The uniqueness of primary keys allows us to define foreign keys as well. In
the case of the ``residence_id`` column in the ``Students`` table, we can
define this column as a foreign key using the query

.. sourcecode:: sql

    ALTER TABLE Students
        ADD FOREIGN KEY (residence_id) REFERENCES Residences.residence_id

In a ``CREATE TABLE`` query, this would be

.. sourcecode:: sql

    CREATE TABLE Students (
        STRING first_name,
        STRING last_name,
        INTEGER student_id,
        INTEGER residence_id,
        FOREIGN KEY (residence_id) REFERENCES Residences.residence_id
    );

Composite keys come in handy when expressing many-to-many relations. In the
case of many-to-many relations, we use a design pattern called an
association table.
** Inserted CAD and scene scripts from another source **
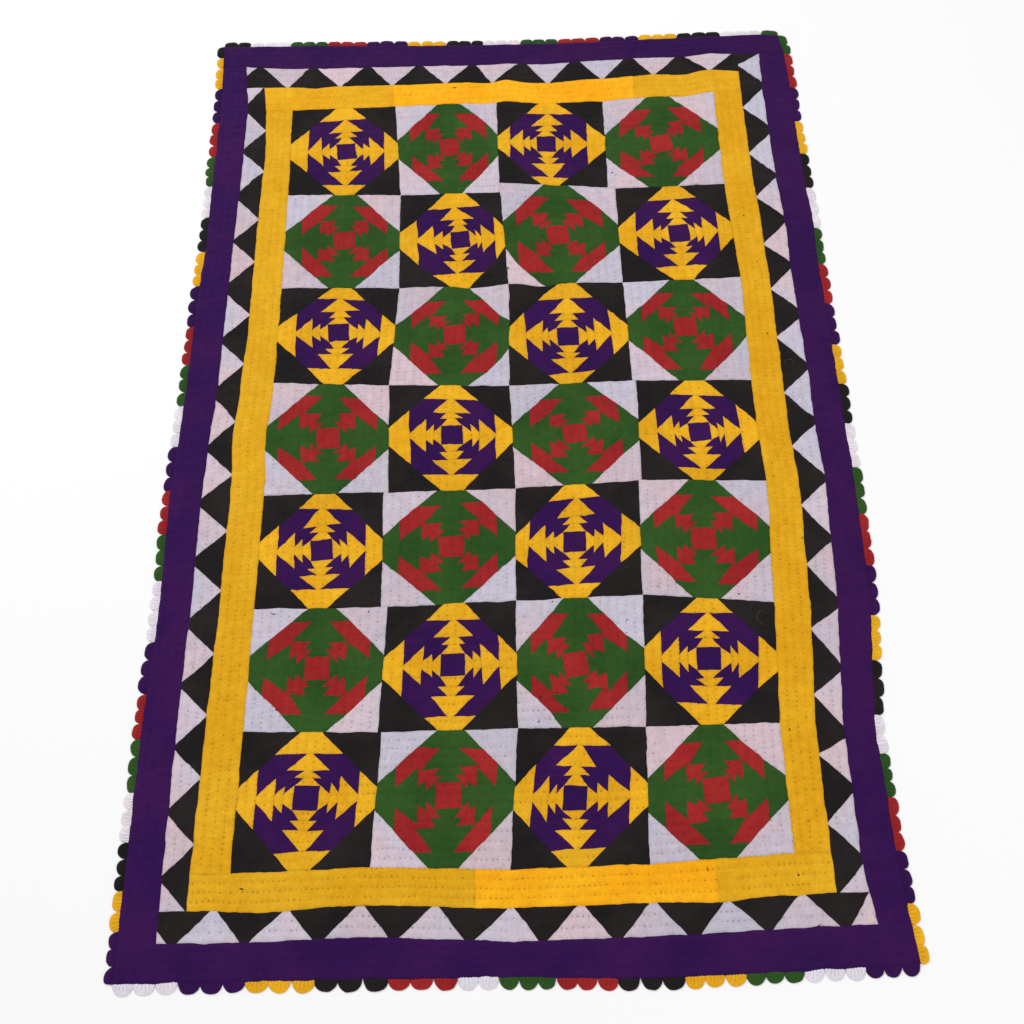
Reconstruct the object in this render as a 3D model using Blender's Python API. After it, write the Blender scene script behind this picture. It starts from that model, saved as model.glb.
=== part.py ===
"""A ralli quilt that lies flat and face up.

A field of four by seven pineapple blocks is framed by yellow strips, by strips of black and white
triangles and by purple strips, and edged with small cloth petals. Every piece has the whole
thickness of the quilt and a flat underside. Its stitched rows are furrows in its upper face, with
a ridge between each two. The quilt is 1.34 m wide and 2.09 m long, and as uneven as handwork is.
"""

from math import cos, pi, sin

import bmesh
import bpy
from mathutils import Vector

MM = 0.001

# Heights of the upper face above the floor
FURROW_HEIGHT = 3.6 * MM
RIDGE_HEIGHT = 5.0 * MM
EDGING_HEIGHT = 3.0 * MM

# Clear gap between neighbouring pieces, and the distance within which points are one
SEAM_GAP = 0.3 * MM
MERGE_DISTANCE = 0.01 * MM

# Spaces between stitched rows across one piece, about 16 mm each, and how near to a furrow or
# ridge a point counts as on it, as a share of half a space
BLOCK_SPACES = 15
NEAR_ROW = 0.1
FRAME_SPACES = {"yellow": 4, "triangle": 3, "purple": 4}

# Petals of the edging
PETAL_DEPTH = 19 * MM
PETAL_ROOT = 4 * MM
PETAL_STEPS = 5

# Where the seams of the field cross, in mm from the middle of the field. There is one line for
# each seam across, from the far edge to the near one. Columns: left edge, first, second and
# third seam between blocks, right edge, each as x and y.
CROSSINGS = (
    ((-472, 842), (-243, 841), (-20, 843), (214, 833), (459, 848)),
    ((-468, 604), (-227, 592), (-14, 591), (215, 592), (460, 590)),
    ((-467, 361), (-224, 351), (1, 353), (234, 345), (473, 348)),
    ((-469, 132), (-238, 118), (-1, 107), (241, 110), (472, 102)),
    ((-472, -119), (-235, -120), (7, -120), (246, -110), (478, -120)),
    ((-474, -351), (-241, -355), (4, -350), (234, -345), (469, -367)),
    ((-477, -582), (-240, -590), (3, -590), (226, -592), (456, -592)),
    ((-481, -827), (-247, -822), (-13, -831), (217, -827), (456, -815)),
)

# Crossings where the blocks don't meet in one point, by row and column from 0. The blocks on the
# side that is named have their corner here, and the others have theirs in the table above.
JOGS = {
    (1, 2): ("right", (-15, 615)),
    (1, 3): ("near", (230, 588)),
    (3, 3): ("near", (248, 109)),
    (4, 1): ("near", (-243, -119)),
    (4, 3): ("near", (240, -111)),
    (5, 1): ("near", (-229, -355)),
    (6, 1): ("near", (-234, -590)),
}

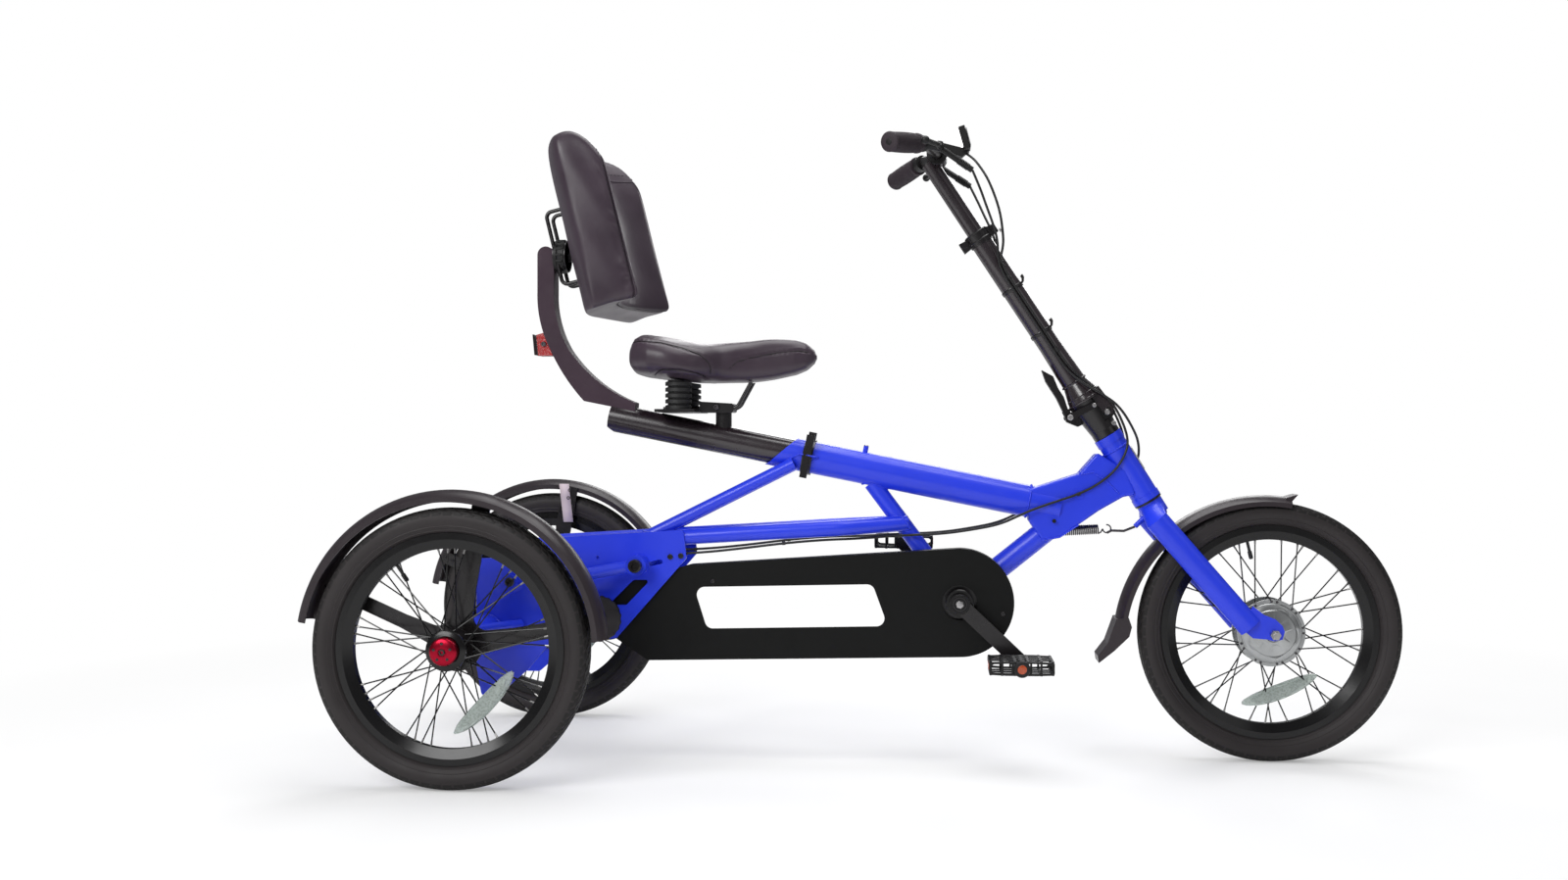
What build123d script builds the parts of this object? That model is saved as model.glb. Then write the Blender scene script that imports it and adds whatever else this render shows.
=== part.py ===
from build123d import *

# Semi-recumbent pedal tricycle: two wheels behind, one steered wheel in front.
# Millimetres. X forward, Y to the rider's left, Z up from the ground.
# Places along X are measured from the rear axle; save() then moves every piece back by MIDDLE_X,
# so that the origin lies on the ground under the middle of the whole tricycle.

import os
from math import atan2, cos, degrees, hypot, pi, radians, sin, tan

os.makedirs("parts", exist_ok=True)

# Driving dimensions
WHEELBASE = 1520
MIDDLE_X = WHEELBASE / 2 - 14
HALF_TRACK = 345
TYRE_R = 254
TYRE_HALF_W = 26
BEAD_SEAT_R = TYRE_R - 51
RIM_INNER_R = BEAD_SEAT_R - 23
SPOKE_COUNT = 36
SPOKE_R = 1.1

HEAD_LOW_X = 1286
HEAD_LOW_Z = 511
HEAD_TILT = 31.6
HEAD_LENGTH = 149
STEERER_R = 14.2
RUNNING_FIT = 0.05

MAIN_X = 644
MAIN_Z = 589.5
MAIN_SLOPE = 11.3
MAIN_R = 32
MAIN_BORE = 28.5
SLIDER_R = MAIN_BORE - RUNNING_FIT

BB_X = 916
BB_Z = 311
BB_SHELL_R = 22
CRANK_LENGTH = 155
CRANK_ANGLE = -43.4
PEDAL_PIN_R = 7
CHAIN_Y = -45
SECOND_Y = -134
CHAIN_PITCH = 12.7
RING_TEETH = 44
COG_TEETH = 20
ROLLER_R = 4
LINK_HALF_H = 4.6
LINK_OUT = 3.4
LINK_T = 1.6
JACK_X = 218
JACK_Z = 283

MAST_X = 1166
MAST_Z = 707
MAST_TILT = 33.1
MAST_R = 21.5
UPPER_R = 16.5
COLLAR_AT = 387
PIN_OUT = 25.4
PIN_DOWN = 38

PIVOT_X = 284
PIVOT_Z = 383
STAY_Y = 47
STAY_R = 15.5
PLATE_Y = 60
PLATE_T = 6
CARRIER_R = 38
CARRIER_OUT = HALF_TRACK - 32.5
CARRIER_IN = 150
AXLE_R = 10
EYE_OUT = 103
RACK_HOLES_X = (150, 200)
RACK_HOLES_Z = 396
RACK_HOLE_R = 3.25
CABLE_R = 2.5
CABLE_LANE_Y = 26


def save(shape, name):
    export_step(Pos(-MIDDLE_X, 0, 0) * shape, f"parts/{name}.step")


def rod(p, q, r):
    p, q = Vector(*p), Vector(*q)
    standing = Cylinder(r, (q - p).length, align=(Align.CENTER, Align.CENTER, Align.MIN))
    return Plane(origin=p, z_dir=q - p) * standing


def tube(p, q, r, bore):
    return rod(p, q, r) - rod(p, q, bore)


def cross_rod(x, z, y_from, y_to, r):
    return rod((x, y_from, z), (x, y_to, z), r)


def slab(points, y_from, y_to, corner=0):
    """Side outline given as (x, z) points, extruded across the tricycle."""
    outline = Polyline(*[(x, z) for x, z in points], close=True)
    face = make_face(outline)
    if corner:
        face = fillet(face.vertices(), corner)
    return Pos(0, y_from, 0) * extrude(Plane.XZ * face, y_to - y_from, dir=(0, 1, 0))


def slot(p, q, r, y_from, y_to):
    """Round-ended bar or slot between two (x, z) points."""
    (x0, z0), (x1, z1) = p, q
    run = hypot(x1 - x0, z1 - z0)
    turn = degrees(atan2(z1 - z0, x1 - x0))
    face = Pos((x0 + x1) / 2, (z0 + z1) / 2) * Rot(0, 0, turn) * SlotCenterToCenter(run, 2 * r)
    return Pos(0, y_from, 0) * extrude(Plane.XZ * face, y_to - y_from, dir=(0, 1, 0))


def bent(points, radii, r):
    """Round bar along straight runs with tangent arcs."""
    path = FilletPolyline(*[Vector(*p) for p in points], radius=radii)
    start = Plane(origin=path @ 0, z_dir=path % 0)
    return sweep(start * Circle(r), path)


def ring_about_y(profile):
    """Solid of revolution about the Y axis from (y, radius) points."""
    return revolve(Plane.YZ * make_face(Polyline(*profile, close=True)), Axis.Y, 360)


def mirrored(shape):
    return mirror(shape, Plane.XZ)


def both(shape):
    return Compound([*shape.solids(), *mirrored(shape).solids()])


def layer(face, y_from, y_to):
    """Side face given in (x, z), extruded across the tricycle."""
    return Pos(0, y_from, 0) * extrude(Plane.XZ * face, y_to - y_from, dir=(0, 1, 0))


def shifted(points, dx, dz):
    return [(x + dx, z + dz) for x, z in points]


def head(along, out=0, y=0):
    """Point on the steering axis, measured up from the head tube's low end."""
    t = radians(HEAD_TILT)
    return (
        HEAD_LOW_X - along * sin(t) + out * cos(t),
        y,
        HEAD_LOW_Z + along * cos(t) + out * sin(t),
    )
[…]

Let's say we had some classes in our school as well. In
that case, the classes may look something like the table below. Primary keys
are identified using **bolded text**.

+------------------------+
| Classes                |
+==============+=========+
| **class_id** | Integer |
+--------------+---------+
| name         | String  |
+--------------+---------+

The association table will look like

+--------------------------+
| Classes To Students      |
+================+=========+
| **class_id**   | Integer |
+----------------+---------+
| **student_id** | Integer |
+----------------+---------+

We can use the same ``JOIN`` syntax discussed above, but we will now need to
make two ``JOIN`` opreations, one to ``JOIN`` our ``Students`` table to the
``Classes To Students`` association table, and one to join the result of the
previous join to the ``Classes`` table. This process of removing repeated
data is called normalization, and it's a major part of database design.

Extra References
----------------

`W3Schools <https://www.w3schools.com/sql/>`_ has an excellent SQL tutorial.
The `Flask Mega-Tutorial <https://goo.gl/vrTtDt>`_ also database design in
some detail, applying it to the design of a small blogging application.